Le mouvement ouvrier nantais
Yannick Guin
Editeur: La Découverte (Réédition Numérique Fenixx)
Depuis la Libération, les regards sont fréquemment attirés par la combativité des ouvriers de Nantes et de Saint-Nazaire. En 1953, 1955, 1968, le prolétariat nantais et nazairien est à l'origine des puissants affrontements contre l'État bourgeois. Ayant épuisé les voies de la négociation avec un patronat exceptionnellement rétrograde, les ouvriers se heurtent directement, dans l'usine ou dans la rue, aux forces répressives de l'appareil d'État. Mais cette image ne doit pas voiler les longues périodes d'apathie et la faiblesse de la conscience politique, qui caractérisent aussi le prolétariat de la Basse-Loire, notamment lors des consultations électorales.

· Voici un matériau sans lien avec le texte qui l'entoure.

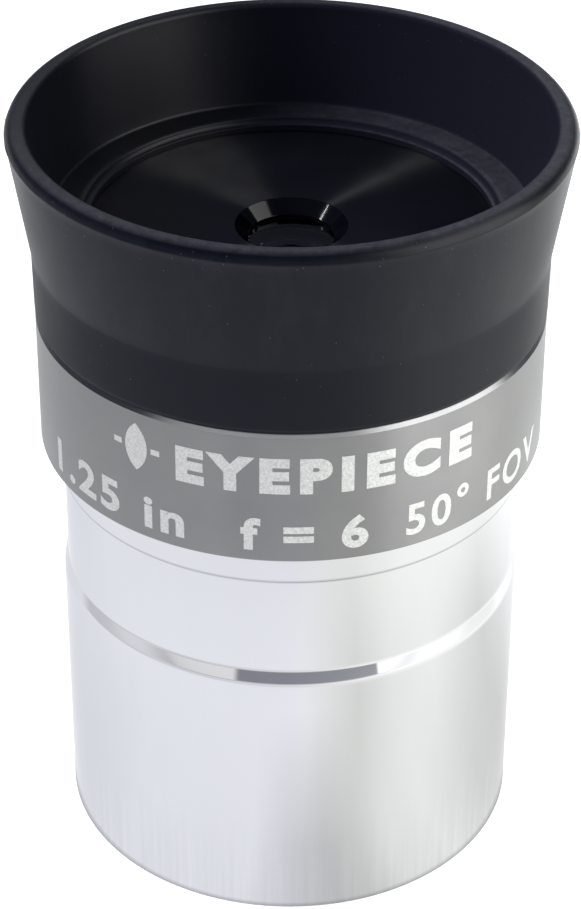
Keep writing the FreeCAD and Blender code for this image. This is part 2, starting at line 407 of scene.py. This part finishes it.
def chrome_finish():
    """Bright chrome plate over turned brass, with wiping marks, a painted shade line in the corner of
    the undercut's step, and lines drawn up from the foot, with a painted dark reflection along them
    near it."""
    f = Finish("chrome_plate", Metallic=1.0)
    height = f.axes()[2]
    wipe = f.noise(f.scaled(90, 90, 30), 5, 0.6)
    plate = f.ramp(wipe, (0.35, (0.640, 0.643, 0.664)), (0.7, (0.668, 0.671, 0.688)))
    lines = f.noise(f.join(f.turn(27.0), f.math("MULTIPLY", height, 60.0)), 3)
    # painted reflection: along the drawn lines the plate is darker near the foot, fading out 8 mm up
    foot = f.spread(height, 0.0, 0.008, 1.0, 0.0)
    painted_streak_shade = f.math("MULTIPLY", f.spread(lines, 0.35, 0.7, 0.0, 1.0), f.math("MULTIPLY", foot, 0.55))
    streak_shaded = f.mix(painted_streak_shade, plate, (0.53, 0.535, 0.55))
    # painted shade: a dark line along the inner corner of the undercut's step
    step = f.math("ABSOLUTE", f.math("SUBTRACT", height, STEP_Z * MM))
    tone = f.mix(f.spread(step, 0.00006, 0.00026, 0.85, 0.0), streak_shaded, (0.33, 0.33, 0.35))
    rough = f.spread(wipe, 0.35, 0.75, 0.035, 0.075)
    drawn = f.math("MULTIPLY", lines, f.math("MULTIPLY", foot, foot))
    return f.use(Base_Color=tone, Roughness=rough, Normal=f.bump(drawn, 0.00010, 0.4),
                 Specular_Tint=(0.90, 0.90, 0.91))


def gunmetal_finish():
    """Dark satin plating over fine turned rings."""
    f = Finish("gunmetal", Metallic=1.0)
    rings = f.noise(f.join(f.turn(2.0), z=f.math("MULTIPLY", f.axes()[2], 16000.0)), 4)
    clouds = f.noise(f.scaled(220), 4)
    tone = f.ramp(clouds, (0.3, (0.242, 0.244, 0.249)), (0.7, (0.270, 0.271, 0.270)))
    rough = f.spread(clouds, 0.3, 0.7, 0.28, 0.34)
    return f.use(Base_Color=tone, Roughness=rough, Normal=f.bump(rings, 0.000003, 0.3),
                 Anisotropic=0.8, Anisotropic_Rotation=ACROSS_RINGS, Tangent=f.around())


def anodised_finish(name, tone, roughness, specular, anisotropic):
    """Black metal cut on a lathe, so it catches light across its turned rings."""
    f = Finish(name)
    rings = f.noise(f.join(f.math("MULTIPLY", f.radius(), 22000.0), z=f.turn(0.5)), 3)
    clouds = f.noise(f.scaled(260), 4)
    deep = tuple(0.7 * share for share in tone)
    colour = f.ramp(clouds, (0.3, deep), (0.7, tone))
    rough = f.spread(clouds, 0.3, 0.7, roughness - 0.03, roughness + 0.03)
    return f.use(Base_Color=colour, Roughness=rough, Normal=f.bump(rings, 0.000004, 0.35),
                 Specular_IOR_Level=specular, Anisotropic=anisotropic,
                 Anisotropic_Rotation=ACROSS_RINGS, Tangent=f.around())


def polished_black_finish():
    """The bright-turned black countersink round the eye lens."""
    f = Finish("polished_black")
    clouds = f.noise(f.scaled(700), 3)
    tone = f.ramp(clouds, (0.3, (0.004, 0.004, 0.008)), (0.7, (0.006, 0.006, 0.011)))
    rough = f.spread(clouds, 0.3, 0.7, 0.06, 0.10)
    return f.use(Base_Color=tone, Roughness=rough, Specular_IOR_Level=0.17)


def mark_finish():
    """Pale marking with the frosted grain that engraving leaves."""
    f = Finish("engraved_mark")
    frost = f.noise(f.scaled(7000), 3)
    tone = f.ramp(frost, (0.35, (0.55, 0.56, 0.55)), (0.65, (0.74, 0.75, 0.73)))
    return f.use(Base_Color=tone, Roughness=f.spread(frost, 0.3, 0.7, 0.42, 0.58), Metallic=1.0,
                 Normal=f.bump(frost, 0.00001, 0.3))


def glass_finish():
    """Coated optical glass."""
    f = Finish("coated_glass", Transmission_Weight=1.0, IOR=1.52, Roughness=0.0)
    film = f.noise(f.scaled(300), 2)
    tone = f.ramp(film, (0.3, (0.80, 0.83, 0.86)), (0.7, (0.84, 0.82, 0.87)))
    return f.use(Base_Color=tone, Specular_IOR_Level=0.03)


RUBBER = rubber_finish()
CHROME = chrome_finish()
GUNMETAL = gunmetal_finish()
TURNED = anodised_finish("turned_black", (0.0080, 0.0085, 0.0140), 0.33, 0.60, 1.0)
BLACKENED = anodised_finish("blackened_inside", (0.004, 0.004, 0.005), 0.62, 0.15, 0.3)
POLISHED = polished_black_finish()
MARK = mark_finish()
GLASS = glass_finish()


# ---------------------------------------------------------------- the pieces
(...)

Car, tel est bien le paradoxe qu'il s'agit d'expliquer : comment et pourquoi l'ouvrier oscille perpétuellement entre le républicano-socialisme de la bourgeoisie libérale, et l'action directe de la classe autonome ; comment et pourquoi il recourt, alternativement, à un bulletin de vote bien tiède, et à la grève générale révolutionnaire ; comment et pourquoi il répugne à s'organiser dans un parti politique, tandis qu'il fait bloc derrière ses dirigeants syndicaux.
Il n'existe pas d'autre moyen de répondre à ces questions, que de déterminer, avec exactitude, les rapports entretenus par le prolétariat avec les autres classes ou fractions de classe, depuis l'aube de la révolution industrielle, puisque ces caractères, et tout particulièrement la propension à l'action directe, puisent leur origine loin dans le temps.
Rechercher le fil conducteur des luttes de classes, et examiner les contours du mouvement ouvrier, depuis les premiers balbutiements jusqu'aux développements contemporains, présente un autre avantage : celui de briser avec la conception classique de l'histoire du mouvement ouvrier, volontiers linéaire, volontiers cohérente, volontiers réduite aux organisations qui réussissent, alors que les tâtonnements, les contradictions, les échecs, les luttes de masse, sont aussi symptomatiques de la vie interne du prolétariat et que, en conséquence, on ne saurait les passer sous silence qu'au prix d'une mystification. C'est pourquoi cette étude sur le mouvement ouvrier dans la Basse-Loire n'est, en aucun cas, une recherche d'érudition régionale, mais se veut une tentative pour restituer à tout le prolétariat français, à partir d'un exemple précis, la saveur et la coloration de sa propre histoire.